Dynamic Stiffnesses of Active Magnetic Thrust Bearing Including Eddy-Current Effects

Abstract

The eddy currents induced in a thrust bearing result not only in a power loss of the system but also in phase lag and a decrease in magnitude of the magnetic force. Therefore, an accurate model including eddy-current effects would be highly beneficial at the design stage. We present a linear model including eddy-current effects for a typical active magnetic thrust bearing (AMTB). We define and calculate the dynamic current stiffness and displacement stiffness using both an analytical method and transient finite element (FE) analysis. We present a simple magnetic circuit model including eddy currents from which the two stiffnesses can be derived analytically.
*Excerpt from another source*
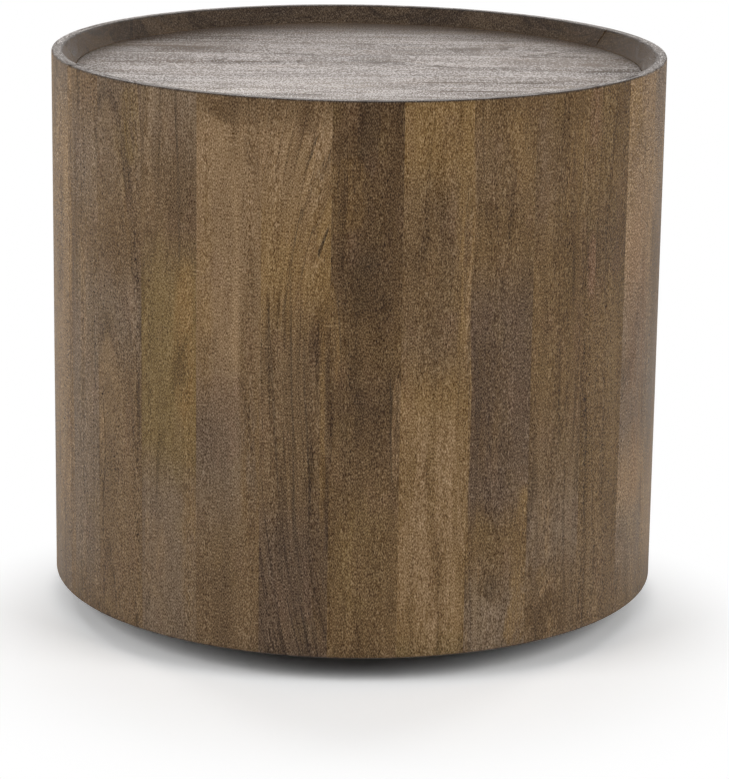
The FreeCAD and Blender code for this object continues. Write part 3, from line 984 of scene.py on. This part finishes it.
def plank_spans():
    """Front and back side of each plank. A tongue reaches on under the next plank."""
    fronts = [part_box(name)[0].y for name in PLANK_NAMES]
    backs = fronts[1:] + [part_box(PLANK_NAMES[-1])[1].y]
    return list(zip(fronts, backs))


def plank_edge(place, ease, half_tongue, depth, plain):
    """Profile points of a plank's edge from below, across and up."""
    if plain:
        return [(place, TRAY_LEDGE), (place, TRAY_FLOOR)]
    middle = (TRAY_LEDGE + TRAY_FLOOR) / 2
    inward = -math.copysign(ease, depth)
    return [
        (place, TRAY_LEDGE),
        (place, middle - half_tongue),
        (place + abs(depth), middle - half_tongue),
        (place + abs(depth), middle + half_tongue),
        (place, middle + half_tongue),
        (place, TRAY_FLOOR - ease),
        (place + inward, TRAY_FLOOR),
    ]


def plank_bar(sizes, low, high, first, last):
    """A bar with a plank's profile that runs right across the tray."""
    half_tongue = sizes.plank_tongue / 2
    gap = sizes.glue_gap
    front = plank_edge(
        low - SPARE if first else low,
        sizes.joint_ease,
        half_tongue + gap,
        -(sizes.plank_tongue + gap),
        first,
    )
    back = plank_edge(
        high + SPARE if last else high, sizes.joint_ease, half_tongue, sizes.plank_tongue, last
    )
    profile = list(reversed(front)) + back
    ends = (-TRAY_RADIUS - SPARE, TRAY_RADIUS + SPARE)
    return loft([[Vector((x, y, z)) for y, z in profile] for x in ends])


def tray_disc(sizes):
    """The turned outline that all planks are cut to, with a rounded upper edge."""
    edge = sizes.tray_edge_round
    rows = [(TRAY_RADIUS, TRAY_LEDGE)]
    rows += [(TRAY_RADIUS - edge * (1 - across), TRAY_FLOOR - edge * up)
             for across, up in reversed(quarter(TRAY_EDGE_STEPS))]
    turns = [math.tau * step / TRAY_STEPS for step in range(TRAY_STEPS)]
    return loft([[plan_point(across, angle, up) for angle in turns] for across, up in rows])


def cut_to_disc(mesh, disc):
    """The part of a mesh that lies inside the disc."""
    bar = placed("bar", mesh)
    cut = bar.modifiers.new("disc", "BOOLEAN")
    cut.operation = "INTERSECT"
    cut.solver = "EXACT"
    cut.object = disc
    ready = bar.evaluated_get(bpy.context.evaluated_depsgraph_get())
    shaped = bpy.data.meshes.new_from_object(ready)
    bpy.data.objects.remove(bar)
    return shaped


# Finishes of the pieces that keep their frame shape

def dress(names, material):
    """Gives nodes of the frame their finish."""
    for node in (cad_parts[name] for name in names):
        if not node.material_slots:
            node.data.materials.append(material)
        for material_slot in node.material_slots:
            material_slot.material = material


def patterned(name, *patterns):
    """A new material's graph and its noises, each with a stretch over the millimetres."""
    graph = Graph(bpy.data.materials.new(name))
    point = graph.node("ShaderNodeTexCoord", None, None, "Object") / MM
    return (graph, *(graph.noise(point * stretch, *others) for stretch, *others in patterns))


def batten_wood(stains):
    """Plain hardwood of the hidden battens, with its grain from front to back."""
    streaks, fibres = ((0.35, 0.012, 0.35), 3.0), ((1.4, 0.08, 1.4), 2.0)
    graph, streak, fibre = patterned("batten_wood", streaks, fibres)
    colour = graph.mix(streak, tuple(stains.walnut), tuple(stains.tan)) * (0.7 + fibre * 0.6)
    return graph.surface(colour, 0.5 + streak * 0.2, {"Distance": 0.1 * MM, "Height": fibre})


def panel_board(stains):
    """Stained wood-based board with short chips, for the base panel."""
    graph, chips, dust = patterned("base_board", ((0.5, 0.16, 0.5), 4.0, 0.65), (1 / 0.8, 2.0))
    colour = graph.shades(chips, stains.panel, 0.7, 1.5) * (0.85 + dust * 0.3)
    return graph.surface(colour, 0.62 + dust * 0.16, {"Distance": 0.1 * MM, "Height": chips})


def plinth_paint(stains):
    """Brushed-on black paint with faint grain under it."""
    graph, brush, dust = patterned("plinth_paint", ((0.06, 0.06, 1.6), 3.0), (1 / 1.4, 2.0))
    colour = graph.shades(dust, stains.paint, 0.8, 1.4)
    return graph.surface(colour, 0.5 + brush * 0.2, {"Distance": 0.08 * MM, "Height": brush})


def screw_steel(stains):
    """Zinc-plated steel with fine turning marks."""
    graph, turning, bloom = patterned("screw_steel", ((0.8, 0.8, 6), 2.0), (1 / 2.5, 3.0))
    colour = graph.shades(bloom, stains.steel, 0.75, 1)
    return graph.surface(colour, 0.28 + turning * 0.22, others={"Metallic": 1.0})


def glide_nylon(stains):
    """Moulded nylon with a fine matt grain."""
    graph, grain, wear = patterned("glide_plastic", (1 / 0.35, 2.0), (1 / 4, 3.0))
    colour = graph.shades(wear, stains.glide, 0.8, 1.3)
    return graph.surface(colour, 0.5 + wear * 0.2, {"Distance": 0.05 * MM, "Height": grain})


# Studio

SENSOR_HEIGHT = 36
# Where the mirrored white behind the table ends, as parts of a direction back and up
GLEAM_SIDES = (0.3, 0.7)
GLEAM_TOP = (0.22, 0.52)
# Where the floor under the drum stops being matt, as shares of the drum's radius
MATT_FLOOR = (0.94, 1.05)
# What the settings say of each kind of lamp
LAMP_PARTS = ("rise", "distance", "size", "power")


def camera_matrix(studio):
    """Where the camera stands and how it is turned."""
    pitch, turn, roll = studio.camera_pitch, studio.camera_turn, studio.camera_roll
    ahead = Vector((
        math.sin(turn) * math.cos(pitch),
        math.cos(turn) * math.cos(pitch),
        -math.sin(pitch),
    ))
    level = Vector((math.cos(turn), -math.sin(turn), 0))
    upright = level.cross(ahead)
    right = math.cos(roll) * level + math.sin(roll) * upright
    up = -math.sin(roll) * level + math.cos(roll) * upright
    turned = Matrix((right, up, -ahead)).transposed().to_4x4()
    turned.translation = (0, -studio.camera_distance, studio.camera_height)
    return turned


def place_camera(studio):
    """The camera at the photograph's angle."""
    lens = bpy.data.cameras.new("camera")
    lens.sensor_fit = "VERTICAL"
    lens.sensor_height = SENSOR_HEIGHT
    lens.lens = studio.focal_length
    camera = placed("camera", lens)
    camera.matrix_world = camera_matrix(studio)
    bpy.context.scene.camera = camera


def ray_kinds(graph):
    """One where a ray comes straight from the camera, is mirrored, or has gone through glass."""
    outputs = graph.node("ShaderNodeLightPath").socket.node.outputs
    names = ("Is Camera Ray", "Is Glossy Ray", "Is Transmission Ray")
    camera, glossy, through = (Wire(graph, outputs[name]) for name in names)
    return graph.maths("MAXIMUM", camera, through), glossy


def hang_lamp(name, swing, rise, distance, size, power):
    """A square soft lamp, swung round, that the lacquer doesn't mirror."""
    lamp = bpy.data.lights.new(name, "AREA")
    lamp.shape = "SQUARE"
    lamp.size = size
    lamp.energy = power
    fitting = placed(name, lamp)
    fitting.visible_glossy = False
    away = plan_point(math.cos(rise), swing, math.sin(rise))
    fitting.location = Vector((0, 0, (DRUM_FOOT + DRUM_TOP) / 2)) + away * distance
    fitting.rotation_euler = away.to_track_quat("Z", "Y").to_euler()


def light_studio(studio):
    """A white world, a large soft lamp in front and to each side, and two small ones behind."""
    world = bpy.data.worlds.new("studio")
    bpy.context.scene.world = world
    graph = Graph(world)
    seen, glossy = ray_kinds(graph)
    direction = graph.node("ShaderNodeTexCoord", None, None, "Generated")
    behind = graph.rise(direction.dot(Vector((0, 1, 0))), *GLEAM_SIDES)
    low = 1 - graph.rise(direction.dot(Vector((0, 0, 1))), *GLEAM_TOP)
    mirrored = studio.side_gleam + behind * low * (studio.back_gleam - studio.side_gleam)
    strength = studio.sky_light + seen * (1 - studio.sky_light)
    strength = strength + glossy * (mirrored - strength)
    white = graph.mix(glossy, (1, 1, 1), tuple(studio.gleam_tint))
    sky = graph.node("ShaderNodeBackground", None, {"Color": white, "Strength": strength})
    graph.node("ShaderNodeOutputWorld", None, {"Surface": sky})
    sides = {"_right": 1, "_left": -1}
    for kind, ways in (("front", {"": 0}), ("side", sides), ("back", sides)):
        parts = [getattr(studio, f"{kind}_{part}") for part in LAMP_PARTS]
        for side, way in ways.items():
            hang_lamp(f"{kind}_lamp{side}", way * getattr(studio, f"{kind}_swing", 0), *parts)


def lay_floor(studio):
    """A pale floor that keeps the table's shadow and turns white further out."""
    shape = bmesh.new()
    bmesh.ops.create_grid(shape, x_segments=1, y_segments=1, size=studio.floor_size / 2)
    mesh = bpy.data.meshes.new("studio_floor")
    shape.to_mesh(mesh)
    shape.free()
    graph = Graph(bpy.data.materials.new("studio_floor"))
    point = graph.node("ShaderNodeTexCoord", None, None, "Object")
    shadow_middle = (0, -studio.shadow_shift, 0)
    distance = graph.vector_maths("DISTANCE", point, shadow_middle, "Value")
    far = graph.rise(distance, studio.shadow_start, studio.shadow_reach)
    from_axis = graph.vector_maths("LENGTH", point, (0, 0, 0), "Value")
    far = far * graph.rise(from_axis, *(DRUM_RADIUS * share for share in MATT_FLOOR))
    seen, glossy = ray_kinds(graph)
    tone = studio.floor_tone + seen * (studio.floor_seen - studio.floor_tone)
    tone = tone + glossy * (studio.floor_gleam - studio.floor_tone)
    matt = graph.node("ShaderNodeBsdfDiffuse", None, {"Color": tone})
    white = graph.node("ShaderNodeEmission", None, {"Color": (1, 1, 1, 1), "Strength": 1.0})
    mixed = graph.node("ShaderNodeMixShader", None, {0: far * seen, 1: matt, 2: white})
    graph.node("ShaderNodeOutputMaterial", None, {"Surface": mixed})
    mesh.materials.append(graph.owner)
    placed("studio_floor", mesh)


# Operators

# The stave whose rim stands out inside, and the seed of the back boards' order
PROUD_STAVE = "stave_11"
BACK_SEED = 5


class TABLE_OT_staves(bpy.types.Operator):
    """Make the drum's staves with rounded rim and foot, each in its own board of stained wood"""

    bl_idname = "table.staves"
    bl_label = "Staves"

    def execute(self, context):
        sizes = context.scene.board_sizes
        stains = context.scene.stain_colours
        order = list(range(len(BACK_BOARDS)))
        random.Random(BACK_SEED).shuffle(order)
        for place, name in enumerate(STAVE_NAMES):
            proud = sizes.proud_step if name == PROUD_STAVE else 0
            mesh = loft(stave_levels(sizes, stave_bearing(name), proud))
            wave_outside(mesh, sizes.sanding_wave)
            board = stave_look(name, order)
            at = stave_place(name)
            grain = wall_grain(stains, board.pores)
            wood = board_wood(f"{name}_wood", at, board, place + 1, stains, grain)
            new_piece(f"drum_{name}", mesh, wood, name)
        return {"FINISHED"}


class TABLE_OT_tray(bpy.types.Operator):
    """Make the tray's planks, cut to a disc, each in its own board of stained wood"""

    bl_idname = "table.tray"
    bl_label = "Tray planks"

    def execute(self, context):
        sizes = context.scene.board_sizes
        stains = context.scene.stain_colours
        disc = placed("disc", tray_disc(sizes))
        spans = plank_spans()
        for place, (name, (low, high)) in enumerate(zip(PLANK_NAMES, spans)):
            bar = plank_bar(sizes, low, high, place == 0, place == len(spans) - 1)
            mesh = cut_to_disc(bar, disc)
            board = TRAY_BOARDS[place % len(TRAY_BOARDS)]
            seed = len(STAVE_NAMES) + place + 1
            at = plank_place(low, high)
            grain = tray_grain(stains, board.coat)
            wood = board_wood(f"{name}_wood", at, board, seed, stains, grain)
            new_piece(f"top_{name}", mesh, wood, name)
        bpy.data.objects.remove(disc)
        return {"FINISHED"}


class TABLE_OT_hidden_wood(bpy.types.Operator):
    """Finish the battens under the tray and the base panel"""

    bl_idname = "table.hidden_wood"
    bl_label = "Battens and base panel"

    def execute(self, context):
        stains = context.scene.stain_colours
        dress(BATTEN_NAMES, batten_wood(stains))
        dress(["base_panel"], panel_board(stains))
        return {"FINISHED"}


class TABLE_OT_plinth(bpy.types.Operator):
    """Paint the set-back plinth"""

    bl_idname = "table.plinth"
    bl_label = "Plinth"

    def execute(self, context):
        dress(PLINTH_NAMES, plinth_paint(context.scene.stain_colours))
        return {"FINISHED"}


class TABLE_OT_hardware(bpy.types.Operator):
    """Finish the screws and the glides"""

    bl_idname = "table.hardware"
    bl_label = "Screws and glides"

    def execute(self, context):
        stains = context.scene.stain_colours
        dress(SCREW_NAMES, screw_steel(stains))
        dress(["glides"], glide_nylon(stains))
        return {"FINISHED"}


class TABLE_OT_studio(bpy.types.Operator):
    """Set up the pale floor, the soft light and the camera"""

    bl_idname = "table.studio"
    bl_label = "Studio"

    def execute(self, context):
        studio = context.scene.studio_settings
        context.scene.view_settings.view_transform = "Standard"
        lay_floor(studio)
        light_studio(studio)
        place_camera(studio)
        return {"FINISHED"}


OPERATORS = (
    TABLE_OT_staves,
    TABLE_OT_tray,
    TABLE_OT_hidden_wood,
    TABLE_OT_plinth,
    TABLE_OT_hardware,
    TABLE_OT_studio,
)


class TABLE_PT_maker(bpy.types.Panel):
    """The steps that make the table, and the sizes and colours they use"""

    bl_idname = "TABLE_PT_maker"
    bl_label = "Drum Side Table"
    bl_space_type = "VIEW_3D"
    bl_region_type = "UI"
    bl_category = "Drum Table"

    def draw(self, context):
        column = self.layout.column()
        for operator in OPERATORS:
            column.operator(operator.bl_idname)
        for group_name in GROUPS:
            group = getattr(context.scene, group_name)
            box = self.layout.box()
            for name in group.bl_rna.properties.keys():
                if name not in ("rna_type", "name"):
                    box.prop(group, name)


GROUPS = {
    "board_sizes": BoardSizes,
    "stain_colours": StainColours,
    "studio_settings": StudioSettings,
}
CLASSES = (*GROUPS.values(), *OPERATORS, TABLE_PT_maker)


def register():
    for cls in CLASSES:
        bpy.utils.register_class(cls)
    for name, group in GROUPS.items():
        setattr(bpy.types.Scene, name, PointerProperty(type=group))


def unregister():
    for name in GROUPS:
        delattr(bpy.types.Scene, name)
    for cls in reversed(CLASSES):
        bpy.utils.unregister_class(cls)


def main():
    """Makes the whole table."""
    register()
    bpy.ops.table.staves()
    bpy.ops.table.tray()
    bpy.ops.table.hidden_wood()
    bpy.ops.table.plinth()
    bpy.ops.table.hardware()
    bpy.ops.table.studio()


if __name__ == "__main__":
    main()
Furthermore, by using a transient analysis of the FE model, flux saturation, leakage, and fringing effects can all be taken into account. We show that the two stiffnesses have the same frequency response characteristics, both in the analytical model and from the results of the linear FE analysis, when the leakage and fringing effects are ignored. Even in the more practical case when the flux saturation, leakage and fringing effects are considered, the two stiffnesses can be considered to have the same frequency response characteristics within the 3 dB bandwidth without introducing much error. The open-loop frequency response of the two stiffnesses derived from the analytical model and the FE model agrees well with the experimental results.